One turning point for McNaughton, 54, becoming a Trumpist painter was the Mueller investigation, which led him to paint “Expose the Truth.” The painting showed an angry-looking Trump grabbing former special counsel Robert Mueller by the tie and holding a magnifying glass close to his face. He said that was the moment when he “started to become more of a defender instead of just watching him.”
As a teenager, McNaughton moved with his family to Provo, Utah, where he still lives. He studied art on a scholarship at Brigham Young University. And just like many artists trying to survive, he initially went into a completely different field, selling mutual funds and doing financial planning. It was only in his early thirties that he became a landscape and religious painter full-time.

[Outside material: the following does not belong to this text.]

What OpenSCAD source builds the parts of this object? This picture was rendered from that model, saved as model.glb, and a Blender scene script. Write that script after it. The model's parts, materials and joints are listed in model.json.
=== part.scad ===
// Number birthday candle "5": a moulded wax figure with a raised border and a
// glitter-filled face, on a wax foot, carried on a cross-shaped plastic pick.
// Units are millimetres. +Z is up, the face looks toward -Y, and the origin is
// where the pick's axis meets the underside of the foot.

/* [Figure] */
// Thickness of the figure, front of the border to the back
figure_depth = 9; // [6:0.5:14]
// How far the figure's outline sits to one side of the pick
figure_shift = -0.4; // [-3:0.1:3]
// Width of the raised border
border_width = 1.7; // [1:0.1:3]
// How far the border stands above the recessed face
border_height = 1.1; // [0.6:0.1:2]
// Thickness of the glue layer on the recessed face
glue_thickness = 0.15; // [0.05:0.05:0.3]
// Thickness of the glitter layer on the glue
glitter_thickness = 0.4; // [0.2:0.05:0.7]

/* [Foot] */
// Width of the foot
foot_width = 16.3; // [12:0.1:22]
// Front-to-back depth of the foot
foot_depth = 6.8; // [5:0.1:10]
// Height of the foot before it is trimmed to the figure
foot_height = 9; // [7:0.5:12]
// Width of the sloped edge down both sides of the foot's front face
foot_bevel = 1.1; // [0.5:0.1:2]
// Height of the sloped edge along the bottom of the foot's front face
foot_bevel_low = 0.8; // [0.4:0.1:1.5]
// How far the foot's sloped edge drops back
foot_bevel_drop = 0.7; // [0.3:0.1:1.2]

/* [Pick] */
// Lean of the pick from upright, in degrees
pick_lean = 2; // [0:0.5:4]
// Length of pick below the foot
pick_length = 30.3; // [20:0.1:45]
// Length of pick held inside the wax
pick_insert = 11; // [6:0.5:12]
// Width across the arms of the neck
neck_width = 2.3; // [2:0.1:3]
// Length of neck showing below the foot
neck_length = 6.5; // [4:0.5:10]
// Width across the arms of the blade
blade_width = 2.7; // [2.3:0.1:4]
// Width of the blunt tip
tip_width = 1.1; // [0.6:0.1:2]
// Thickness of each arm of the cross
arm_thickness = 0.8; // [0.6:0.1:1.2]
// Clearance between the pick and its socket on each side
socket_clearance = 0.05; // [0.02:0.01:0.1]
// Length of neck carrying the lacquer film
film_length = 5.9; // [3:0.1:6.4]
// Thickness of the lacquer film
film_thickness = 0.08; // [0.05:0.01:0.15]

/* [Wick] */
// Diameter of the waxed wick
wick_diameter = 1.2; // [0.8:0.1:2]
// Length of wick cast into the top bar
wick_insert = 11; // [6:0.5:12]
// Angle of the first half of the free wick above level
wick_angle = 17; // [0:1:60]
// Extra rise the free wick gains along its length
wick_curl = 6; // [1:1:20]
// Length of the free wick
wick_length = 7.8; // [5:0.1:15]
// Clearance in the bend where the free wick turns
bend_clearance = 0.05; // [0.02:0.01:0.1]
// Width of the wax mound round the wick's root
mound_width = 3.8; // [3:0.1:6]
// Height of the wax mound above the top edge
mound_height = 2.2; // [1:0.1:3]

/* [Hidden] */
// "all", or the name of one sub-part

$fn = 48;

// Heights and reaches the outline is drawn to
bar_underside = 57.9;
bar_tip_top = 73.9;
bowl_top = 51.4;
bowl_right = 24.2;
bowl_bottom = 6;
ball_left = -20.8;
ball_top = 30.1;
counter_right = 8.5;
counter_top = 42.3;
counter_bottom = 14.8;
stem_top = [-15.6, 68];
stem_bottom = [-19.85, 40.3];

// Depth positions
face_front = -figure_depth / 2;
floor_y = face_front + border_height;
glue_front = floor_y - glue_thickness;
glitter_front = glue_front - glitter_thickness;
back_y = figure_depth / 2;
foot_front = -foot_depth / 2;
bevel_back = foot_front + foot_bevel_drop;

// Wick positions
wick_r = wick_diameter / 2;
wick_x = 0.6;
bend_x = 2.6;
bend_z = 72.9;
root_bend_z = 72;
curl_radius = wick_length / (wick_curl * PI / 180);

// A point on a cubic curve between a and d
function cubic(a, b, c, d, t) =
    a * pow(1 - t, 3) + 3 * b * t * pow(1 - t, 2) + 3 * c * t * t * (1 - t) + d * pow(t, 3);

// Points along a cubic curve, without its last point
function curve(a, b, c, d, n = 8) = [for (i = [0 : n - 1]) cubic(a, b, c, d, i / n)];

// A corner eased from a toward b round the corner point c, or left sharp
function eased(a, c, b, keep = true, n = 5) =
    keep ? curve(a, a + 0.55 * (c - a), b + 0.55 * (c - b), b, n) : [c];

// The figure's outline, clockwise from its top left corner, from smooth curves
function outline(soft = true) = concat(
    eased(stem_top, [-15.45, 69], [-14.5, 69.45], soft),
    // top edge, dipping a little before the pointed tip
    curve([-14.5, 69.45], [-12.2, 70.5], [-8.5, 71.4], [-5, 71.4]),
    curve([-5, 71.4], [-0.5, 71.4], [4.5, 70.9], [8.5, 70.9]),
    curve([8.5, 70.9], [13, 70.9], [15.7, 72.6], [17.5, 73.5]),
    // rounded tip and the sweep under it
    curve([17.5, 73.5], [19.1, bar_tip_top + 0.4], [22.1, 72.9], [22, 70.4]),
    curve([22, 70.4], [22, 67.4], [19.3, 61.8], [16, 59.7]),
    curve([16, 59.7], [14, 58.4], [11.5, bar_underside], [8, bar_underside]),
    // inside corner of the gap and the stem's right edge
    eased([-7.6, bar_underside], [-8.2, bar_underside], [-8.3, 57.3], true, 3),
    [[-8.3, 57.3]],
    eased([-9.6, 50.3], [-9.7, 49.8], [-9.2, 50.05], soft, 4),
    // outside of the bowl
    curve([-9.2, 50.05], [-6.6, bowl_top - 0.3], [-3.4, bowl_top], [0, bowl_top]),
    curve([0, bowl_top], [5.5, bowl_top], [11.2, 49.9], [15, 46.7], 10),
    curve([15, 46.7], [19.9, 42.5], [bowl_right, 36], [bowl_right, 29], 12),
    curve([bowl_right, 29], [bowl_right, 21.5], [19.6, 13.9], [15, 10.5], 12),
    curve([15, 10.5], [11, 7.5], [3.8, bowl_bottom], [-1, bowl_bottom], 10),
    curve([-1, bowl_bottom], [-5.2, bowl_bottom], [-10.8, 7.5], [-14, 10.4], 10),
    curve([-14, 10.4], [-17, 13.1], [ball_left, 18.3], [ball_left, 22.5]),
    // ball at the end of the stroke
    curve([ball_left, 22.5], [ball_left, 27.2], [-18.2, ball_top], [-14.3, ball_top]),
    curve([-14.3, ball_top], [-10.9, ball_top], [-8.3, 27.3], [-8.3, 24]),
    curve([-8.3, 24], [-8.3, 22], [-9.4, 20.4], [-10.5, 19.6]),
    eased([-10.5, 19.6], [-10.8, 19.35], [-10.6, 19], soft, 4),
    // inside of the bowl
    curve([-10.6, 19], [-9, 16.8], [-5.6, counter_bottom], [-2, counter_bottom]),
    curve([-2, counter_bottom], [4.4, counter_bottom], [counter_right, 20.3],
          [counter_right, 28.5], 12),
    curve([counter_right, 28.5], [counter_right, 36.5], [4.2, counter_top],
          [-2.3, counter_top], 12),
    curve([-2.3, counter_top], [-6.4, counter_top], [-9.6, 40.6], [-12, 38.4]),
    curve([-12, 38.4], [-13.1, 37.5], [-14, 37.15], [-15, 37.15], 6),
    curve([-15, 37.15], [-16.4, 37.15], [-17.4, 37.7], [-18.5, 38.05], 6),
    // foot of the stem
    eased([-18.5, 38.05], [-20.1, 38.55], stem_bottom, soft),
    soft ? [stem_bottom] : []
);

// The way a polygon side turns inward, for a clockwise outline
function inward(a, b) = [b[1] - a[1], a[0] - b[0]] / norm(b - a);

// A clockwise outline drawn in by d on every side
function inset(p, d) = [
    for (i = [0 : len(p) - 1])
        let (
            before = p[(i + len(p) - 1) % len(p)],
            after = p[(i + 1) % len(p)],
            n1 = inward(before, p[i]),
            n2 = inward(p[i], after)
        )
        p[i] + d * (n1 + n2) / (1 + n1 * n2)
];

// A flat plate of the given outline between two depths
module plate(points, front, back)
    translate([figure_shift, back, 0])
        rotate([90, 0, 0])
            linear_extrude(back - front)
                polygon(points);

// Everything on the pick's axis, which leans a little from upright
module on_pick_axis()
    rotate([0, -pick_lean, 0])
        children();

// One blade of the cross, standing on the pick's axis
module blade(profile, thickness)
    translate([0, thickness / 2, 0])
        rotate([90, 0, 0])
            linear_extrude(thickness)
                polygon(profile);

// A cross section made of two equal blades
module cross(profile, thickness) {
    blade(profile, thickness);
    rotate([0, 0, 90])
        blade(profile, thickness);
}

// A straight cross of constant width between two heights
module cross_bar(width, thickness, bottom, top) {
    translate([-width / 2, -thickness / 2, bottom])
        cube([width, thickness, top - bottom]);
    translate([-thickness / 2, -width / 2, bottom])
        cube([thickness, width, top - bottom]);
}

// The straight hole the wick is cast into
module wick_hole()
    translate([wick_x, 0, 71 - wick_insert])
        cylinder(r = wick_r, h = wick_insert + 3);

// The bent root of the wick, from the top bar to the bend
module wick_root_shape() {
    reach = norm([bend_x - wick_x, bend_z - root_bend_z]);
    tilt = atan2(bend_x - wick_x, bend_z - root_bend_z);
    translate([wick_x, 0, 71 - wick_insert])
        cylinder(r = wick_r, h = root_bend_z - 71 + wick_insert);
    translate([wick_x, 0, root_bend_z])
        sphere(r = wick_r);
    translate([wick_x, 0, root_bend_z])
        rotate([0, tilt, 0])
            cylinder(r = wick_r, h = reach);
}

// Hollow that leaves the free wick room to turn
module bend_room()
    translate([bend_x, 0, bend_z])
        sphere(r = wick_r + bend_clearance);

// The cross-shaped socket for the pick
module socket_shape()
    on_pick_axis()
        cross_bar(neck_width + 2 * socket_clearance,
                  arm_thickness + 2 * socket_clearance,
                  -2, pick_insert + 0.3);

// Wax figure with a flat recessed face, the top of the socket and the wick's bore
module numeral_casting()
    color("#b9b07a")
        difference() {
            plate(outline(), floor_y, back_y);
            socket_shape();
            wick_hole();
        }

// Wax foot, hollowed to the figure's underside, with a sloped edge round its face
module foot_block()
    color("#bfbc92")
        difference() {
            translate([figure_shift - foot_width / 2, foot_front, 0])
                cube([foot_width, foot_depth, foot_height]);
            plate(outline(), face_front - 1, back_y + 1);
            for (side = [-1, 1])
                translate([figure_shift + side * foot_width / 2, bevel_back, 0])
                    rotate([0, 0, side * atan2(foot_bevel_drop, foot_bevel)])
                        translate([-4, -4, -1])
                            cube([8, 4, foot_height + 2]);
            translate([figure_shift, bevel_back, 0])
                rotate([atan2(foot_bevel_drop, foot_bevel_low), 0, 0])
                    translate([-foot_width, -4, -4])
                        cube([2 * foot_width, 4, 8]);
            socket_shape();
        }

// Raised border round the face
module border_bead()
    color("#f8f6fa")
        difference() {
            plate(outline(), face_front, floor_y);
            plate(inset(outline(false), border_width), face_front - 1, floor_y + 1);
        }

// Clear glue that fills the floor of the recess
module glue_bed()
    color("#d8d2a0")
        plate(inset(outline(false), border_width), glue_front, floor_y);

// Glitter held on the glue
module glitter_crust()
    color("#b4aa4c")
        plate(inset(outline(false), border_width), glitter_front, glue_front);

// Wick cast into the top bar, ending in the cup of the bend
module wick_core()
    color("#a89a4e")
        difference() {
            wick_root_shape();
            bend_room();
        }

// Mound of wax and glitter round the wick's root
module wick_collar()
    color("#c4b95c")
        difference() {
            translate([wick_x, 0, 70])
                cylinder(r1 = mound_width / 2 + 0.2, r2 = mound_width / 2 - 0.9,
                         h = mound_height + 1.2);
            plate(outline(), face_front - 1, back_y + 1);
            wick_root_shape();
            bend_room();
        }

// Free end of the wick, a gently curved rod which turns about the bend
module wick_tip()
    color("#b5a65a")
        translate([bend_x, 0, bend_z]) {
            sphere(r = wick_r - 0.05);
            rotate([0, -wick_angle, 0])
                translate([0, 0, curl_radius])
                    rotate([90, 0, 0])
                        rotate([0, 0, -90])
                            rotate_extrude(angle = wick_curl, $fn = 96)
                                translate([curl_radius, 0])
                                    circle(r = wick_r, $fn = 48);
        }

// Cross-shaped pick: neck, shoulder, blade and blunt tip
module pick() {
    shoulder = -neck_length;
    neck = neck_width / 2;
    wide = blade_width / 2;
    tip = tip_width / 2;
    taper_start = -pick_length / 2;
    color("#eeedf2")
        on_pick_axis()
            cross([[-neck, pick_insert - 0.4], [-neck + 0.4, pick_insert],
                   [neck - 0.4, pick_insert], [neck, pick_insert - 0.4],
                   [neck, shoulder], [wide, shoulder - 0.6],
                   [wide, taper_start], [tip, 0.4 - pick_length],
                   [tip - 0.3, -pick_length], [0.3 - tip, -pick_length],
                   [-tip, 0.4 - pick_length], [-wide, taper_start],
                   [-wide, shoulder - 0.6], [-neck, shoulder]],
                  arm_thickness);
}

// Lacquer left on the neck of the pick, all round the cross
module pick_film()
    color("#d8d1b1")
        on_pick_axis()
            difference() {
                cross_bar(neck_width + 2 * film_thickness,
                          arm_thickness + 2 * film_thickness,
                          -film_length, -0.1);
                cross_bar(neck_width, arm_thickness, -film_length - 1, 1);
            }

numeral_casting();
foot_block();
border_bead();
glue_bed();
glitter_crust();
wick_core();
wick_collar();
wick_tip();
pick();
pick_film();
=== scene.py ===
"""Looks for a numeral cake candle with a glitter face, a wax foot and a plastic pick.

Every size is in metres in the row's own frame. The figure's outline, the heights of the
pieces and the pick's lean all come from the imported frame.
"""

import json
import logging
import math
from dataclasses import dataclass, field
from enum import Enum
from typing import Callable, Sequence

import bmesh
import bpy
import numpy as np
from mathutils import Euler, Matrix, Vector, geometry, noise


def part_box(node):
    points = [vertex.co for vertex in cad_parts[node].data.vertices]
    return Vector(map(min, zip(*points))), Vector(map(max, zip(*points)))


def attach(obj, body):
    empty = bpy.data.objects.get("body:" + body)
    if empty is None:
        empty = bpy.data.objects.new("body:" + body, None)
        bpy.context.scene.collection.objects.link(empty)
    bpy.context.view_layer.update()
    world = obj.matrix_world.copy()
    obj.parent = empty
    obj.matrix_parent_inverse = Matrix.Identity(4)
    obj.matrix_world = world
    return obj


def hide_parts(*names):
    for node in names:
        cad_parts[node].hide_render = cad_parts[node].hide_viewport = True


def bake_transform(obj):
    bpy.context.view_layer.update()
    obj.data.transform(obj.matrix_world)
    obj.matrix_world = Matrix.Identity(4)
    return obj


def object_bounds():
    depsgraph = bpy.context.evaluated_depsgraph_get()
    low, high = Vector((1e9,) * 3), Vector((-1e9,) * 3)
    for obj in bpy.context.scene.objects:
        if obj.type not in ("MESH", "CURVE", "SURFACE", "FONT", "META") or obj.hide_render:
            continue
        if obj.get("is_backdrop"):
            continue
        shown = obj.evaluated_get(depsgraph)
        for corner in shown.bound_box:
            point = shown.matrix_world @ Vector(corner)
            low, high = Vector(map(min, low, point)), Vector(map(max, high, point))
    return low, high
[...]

“I’m probably the most well known artist to come out of BYU, and that would probably make some angry if they heard that,” he said.

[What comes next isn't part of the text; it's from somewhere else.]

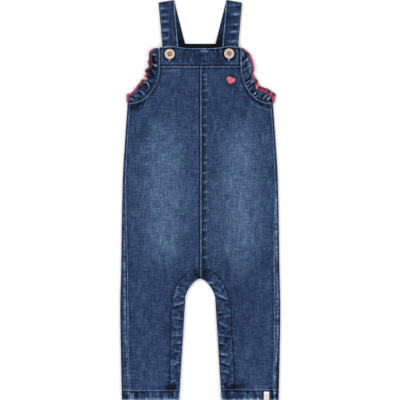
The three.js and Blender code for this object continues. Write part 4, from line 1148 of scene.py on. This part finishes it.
def frill_edge(side, form):
    """Coral overlocking along the frill's free edge and its lower end."""
    along = np.linspace(0.3, form.total - 0.3, 620)
    down_end = np.linspace(OVERLOCK_AT, 0.06, 60)[1:]
    distance = np.concatenate([along, np.full_like(down_end, form.total - 0.5)])
    share = np.concatenate([np.full_like(along, OVERLOCK_AT), down_end])
    on_end = np.arange(len(share)) >= len(along)
    path, normal = form.point(distance, share), form.normal(distance, share)
    outward = unit(path - form.point(distance - 0.5 * on_end, share - 0.05 * ~on_end))
    for _ in range(6):
        outward[1:-1] = (outward[:-2] + outward[1:-1] + outward[2:]) / 3
    outward = unit(outward)
    run = run_along(path)
    spokes = 12
    turns = np.linspace(0, 2 * np.pi, spokes, endpoint=False)
    loops = 0.5 + 0.5 * np.sin(2 * np.pi * run[:, None] / LOOP_PITCH + 0.9 * np.sin(turns))

    # Where the light catches it, the thread also stands up a little
    patchy = 0.26 * noise(940 + side, run / 5)
    raised = (0.1 if side == LEFT else 0.0) + patchy + 0.12 * noise(945 + side, run / 2)
    for x, y, reach, patch in EDGE_PATCHES[side]:
        raised += patch * ridge(np.hypot(path[:, 0] - x, path[:, 1] - y), reach)
    lumps = 0.25 + 0 * run
    if side == RIGHT:
        lumps = 2.4 * smooth(path[:, 0], 82, 90) * smooth(path[:, 1], 148, 154)
        lumps = 0.35 + lumps * (0.75 + 0.25 * ripples(946, run, 6))
    lumps -= 0.5 * smooth(run, run[-1] - 14, run[-1] - 9)
    path -= outward * (0.15 + 0.9 * np.maximum(lumps, 0) + (0.85 if side == RIGHT else 0))[:, None]
    wide = (1.9 + lumps + 0.35 * np.clip(raised, 0, 0.8))[:, None] + 0.14 * loops
    thick = 0.85 + 0.12 * loops
    ring = outward[:, None] * (np.cos(turns) * wide)[..., None]
    ring += normal[:, None] * (np.sin(turns) * thick)[..., None]
    points = path[:, None] + ring
    points[..., 2] = np.maximum(points[..., 2], 0.05)

    # Painted highlights and painted shade from the edging's patches, and painted shade on the side that turns
    # in towards the frill
    shade = 0.1 + patchy[:, None] + 0.2 * noise(945 + side, run[:, None] / 2, np.sin(turns / 2) * 2)
    for x, y, reach, patch in EDGE_PATCHES[side]:
        away = np.hypot(points[..., 0] - x, points[..., 1] - y)
        shade += patch * (2.1 if patch < 0 else 1.25) * ridge(away, 1.1 * reach)
    shade = 0.56 + 0.36 * (loops - 0.5) + 0.5 * shade - 0.46 * (0.5 - 0.5 * np.cos(turns))
    flat = points_from(run[:, None], turns, 0).reshape(-1, 3)
    name = f"frill_edge_{SIDE_NAMES[side]}"
    faces = lidded_faces(len(path), spokes)
    fields = {"loops": shade.ravel(), "cloth": flat}
    return add_mesh(name, points.reshape(-1, 3), faces, coral_edge, "frill_cloth", **fields)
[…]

While contemporary art often is abstract, McNaughton’s is heavily realistic, with his figures highly rendered and almost looking a bit like stylized, fictional photographs. He said his inspirations were artists like Banksy, Francisco Goya, Pablo Picasso and Andy Warhol. But his process is more structured than instinctual.

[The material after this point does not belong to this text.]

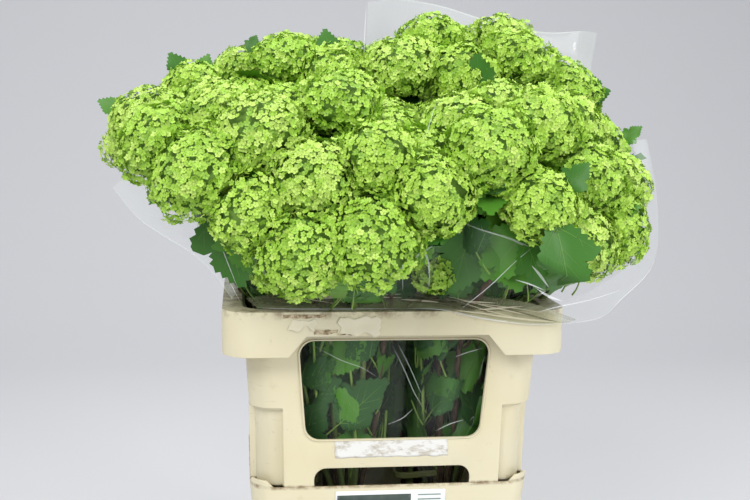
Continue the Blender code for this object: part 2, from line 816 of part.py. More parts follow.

“I spend a lot of time conceptualizing what I want the image to be, I look for ideas that might seem a little bit more outrageous on the surface but yet they have serious undertones,” he explained. “[P]eople who don’t really go along with my way of thinking, they may laugh and they may get angry. So the artwork really creates a lot of different emotions in people so it starts with that. And from there, I’ll pose models, I build it up in stages and paintings can take anywhere from a week to two months to do.”
As a thematic matter, McNaughton says he paints from a posture of someone “not really trusting of authority.” He counts himself as a contrarian both in his paintings and his politics. Among other things, he questions the efficacy of Covid-19 vaccines and is not vaccinated, argues that the Civil War was not just about slavery but also states’ rights, believes Trump was the real winner in 2020 but said there’s no evidence to concretely back him up, and is straddling the fence about which party has his sympathies in the Russian invasion of Ukraine.
“What Putin did in invading a sovereign country is obviously horrible,” he explained. “I definitely feel for the Ukrainian people, but on the other hand the west and Ukraine and NATO have been poking the bear for years now.”
He’s done sketches of both Ukrainian President Volodymyr Zelenskyy and Russian President Vladimir Putin. But, in a reflection of the internal conflict he feels about the war, he had bigger artistic aspirations for the latter.
“I had an idea for a Putin painting where I was going to have him gripping a dove with an olive branch in one hand almost squeezing the death out of it, and then holding a human skull in the other hand and he has this kind of look that he has a black eye and he’s wondering what he wants to do,” McNaughton explained.
With creative impulses like these, it’s no surprise McNaughton has been hit with a torrent of criticism over the years. Stephen Colbert pointed out that on McNaughton’s website you could scroll across one famous painting to find figures called the “Liberal News Reporter,” “Satan” and “Mr. Hollywood.” Art critic Jerry Saltz called his pieces “visually dead as a doornail” and “typical propaganda art, drop-dead obvious in message.”
Befitting the era of polarization, however, McNaughton has also become celebrated and revered on the right. While he doesn’t take commissions, he said luminaries in the conservative media world sometimes approach him with ideas, including a producer for Hannity and D’Souza. This January, he said, he had a “somewhat private conversation” with Trump at a fundraiser in Texas.
“He didn’t know I was coming at the time but when I walked into the room and told him who I was, he lit up and he was happy to see me and we had a good conversation,” he recalled. “We talked a lot about [the art].”